With 15 days to go, our country needs a band, and I mean a big influential band to play for America’s Inauguration. It is not only Donald Trump’s inauguration, it is ours. I think, Mr. Flowers, this often gets lost in the shuffle. This isn’t about performing for a person or a party; it’s about performing for a country, and Lord knows our country is out of tune. I have no idea who you supported or didn’t support, and the truth is, I really don’t care. You were the theme song for my first Los Angeles relationship, when all I kept saying to myself, “it was only a kiss.” I bought countless singles of “When You Were Young” and handed them to my female friends, saying listen to this advice. I stood in line for eight hours with a different relationship to get into general admission, so we could be front row at the Forum, to listen to Battle Born. I hate lines, and I hate standing, but my ex convinced me, and it was an amazing 11-hour experience that I would gladly do again. I’ve watched you debate Dawkins on the merits of God, and I’ve watched you on Kimmel’s couch. I’m not a Mormon but have always found it fascinating that the lead singer of a band was. Heck, you have made the idea of the pilgrimage from Nogales to Magdalena sound so incredibly romantic that even I have thought about going on that journey. Obviously, I wasn’t lying about the man love.

Do we who vote and think differently need to throw away our playlists? Are we not allowed to enjoy any sort of entertainment? Are we relegated to “cat scratch fever,” not a dig on Mr. Nugent, but I do need music written after 1978. Is this our punishment for thinking differently? You always prided your band on being anti the “scene” — well, what better way of proving that now? What is going on is truly a national disgrace that I say can’t scream loud enough. That musicians are fearful of playing out of the fear of being excommunicated is a pox on our society. It takes one to stand up, and I nominate you, Mr. Flowers.

Yes, this makes me sad, and I know people will say who cares, and for the record, people who say who cares tend to always care, and yes, I care. My fear is where does it end? Will I only be allowed to go to concerts, if I wear an arm band with a capital D? In your version of “I’ll Be Home for Christmas,” you spoke of the bravery of your teacher Mr. Hanson, standing up in front of 25 children and not only telling the story of the song but singing it a cappella, too. Now I know what I’m asking will take a vast amount of bravery, too, but I promise you won’t be singing alone.

Again, this is an inauguration, it is Americana; it is Sam’s Town and Dustland Fairy Tale. You have kids, you are a father, and you are a church member. Please don’t make me drive to every Mormon Church in Vegas on a Sunday morning to look for you; not that I thought about doing that. I think you get it, sir. America needs a band, and The Killers need a new audience. These are the men and women, young adults and old, who voted for the President-elect. They are black, white, Latino, Jewish, Christian, Evangelicals, women, tons of women, gay, straight and everything in between and of course Mormons. Some band owes it to the country, why not yours? You say you are rock and roll, now prove it. Because in my humble opinion, there is nothing more rock and roll about being counter-cultured, and yes, the Trumpicans are most certainly that.
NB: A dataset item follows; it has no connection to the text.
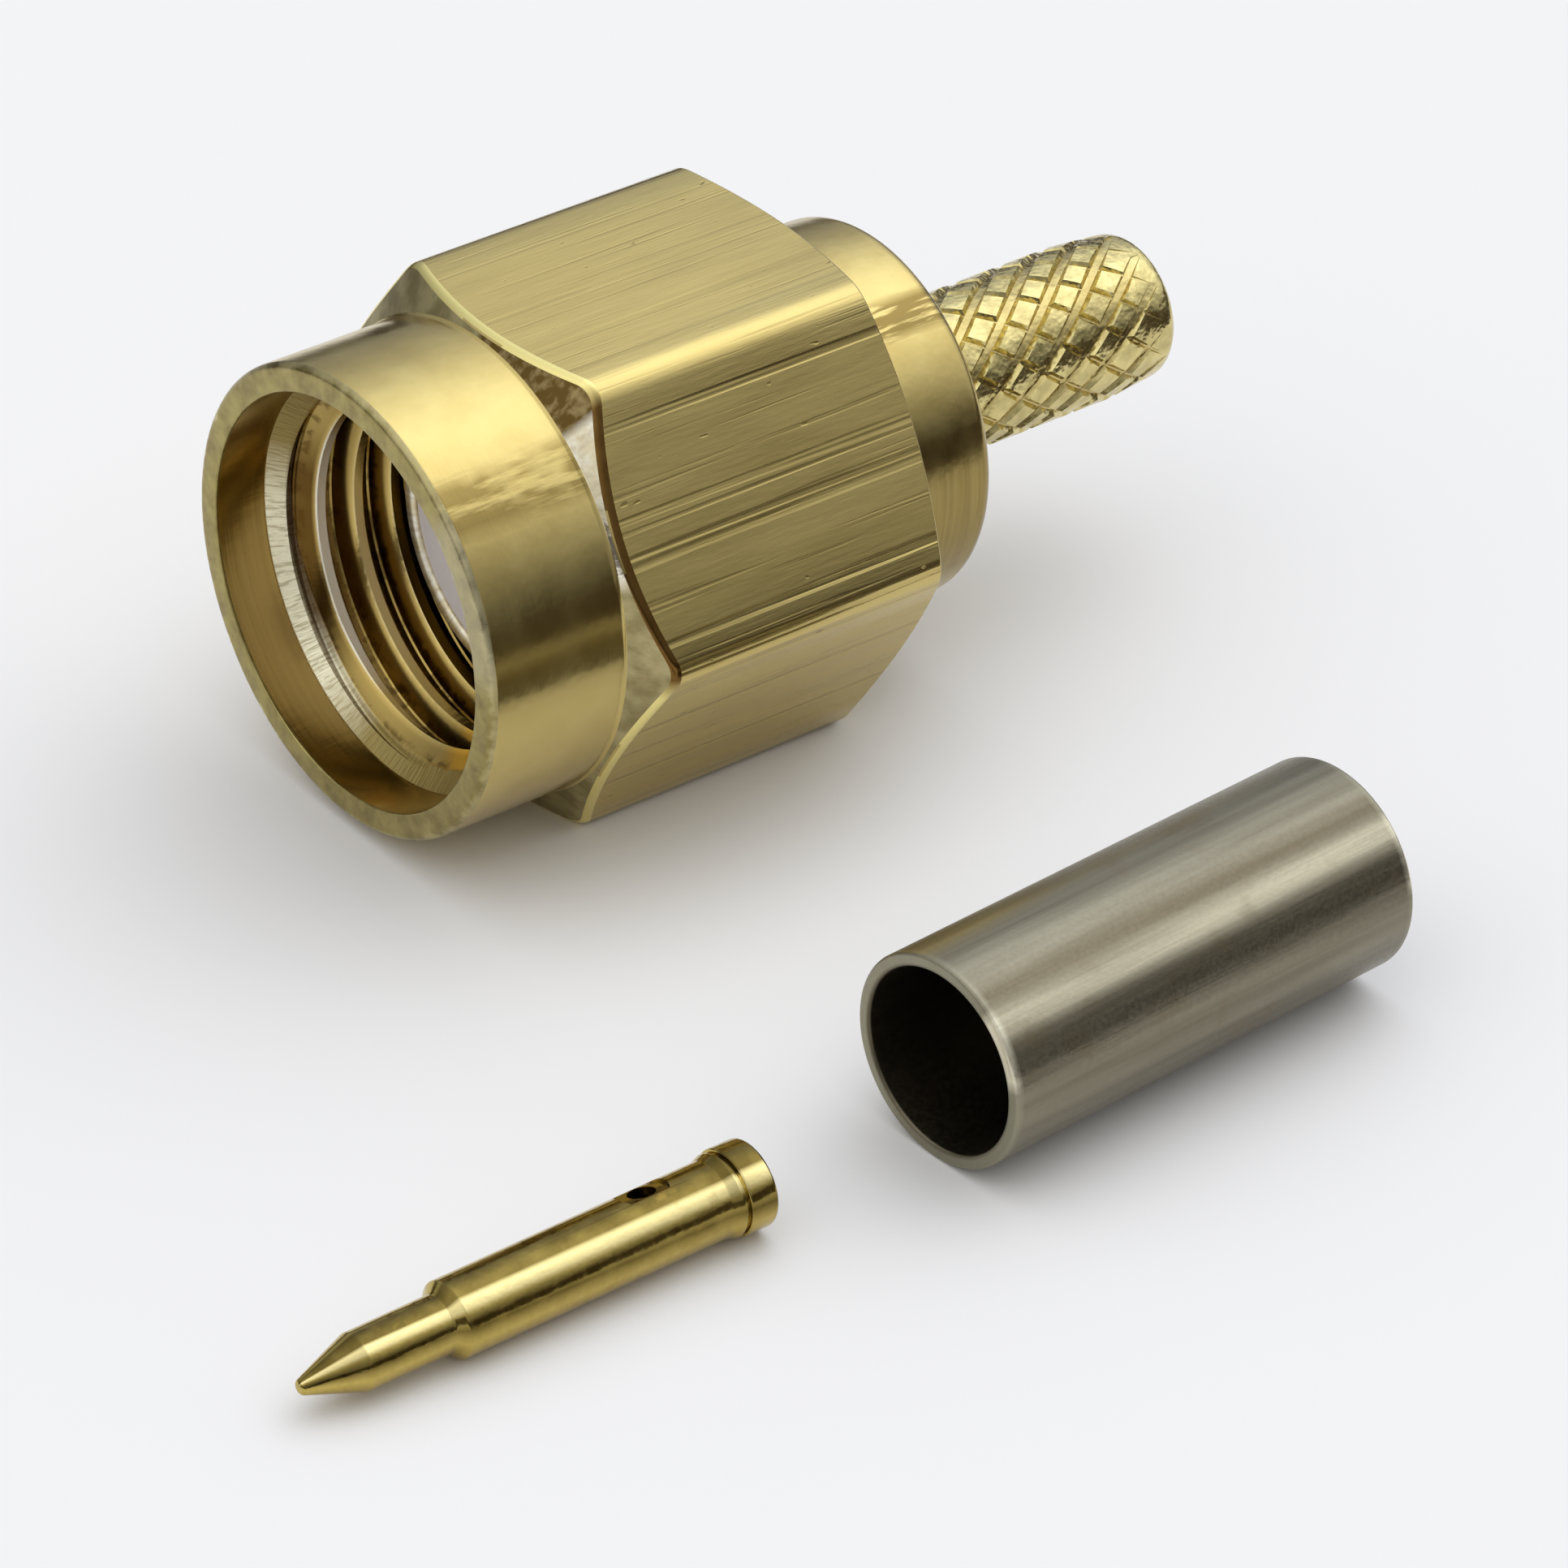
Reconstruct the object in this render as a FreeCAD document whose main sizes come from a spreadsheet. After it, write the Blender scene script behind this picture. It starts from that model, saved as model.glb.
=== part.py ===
import FreeCAD, Part
import math
import os
import re
import Sketcher

# SMA plug for crimped cable: the plug with its coupling nut, and its two loose pieces, the
# crimp ferrule and the centre contact, laid out on one surface.
# The connector's axis runs along X. The nose points to -X and the crimp stem to +X, and X is 0
# above the flat that the nut lies on, at nose_reach behind the nose's front face.
# Z is 0 on the surface that the nut lies on, with one flat of its hexagon down.

Vector = FreeCAD.Vector
ORIGIN = Vector(0, 0, 0)
FULL_TURN = 360

doc = FreeCAD.newDocument("sma_plug")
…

I realize the odds of this reaching you might be slim to none, and slim has left town. But if this letter does happen to reach you, since you are a Bible man and the Bible is laced with stories of men being the ones, why don’t you be “the one”? Why not be the one rock star who says I’ll play? You are also from Vegas, and I’m “coming out of my cage” and asking you to gamble on us. Gamble on the 62 million, and I promise, you will have 62 million new fans. Yeah, you might take some heat, but I promise you that we will have your back. If you can take anything out of this election cycle, it is that Trump supporters are as rabid as they are loyal. Since the President-elect can no longer barnstorm from town to town with his crowds of 30,000, maybe you are the band to take up the mantle; you are The Killers, after all; oh, and feel free to bring Wayne.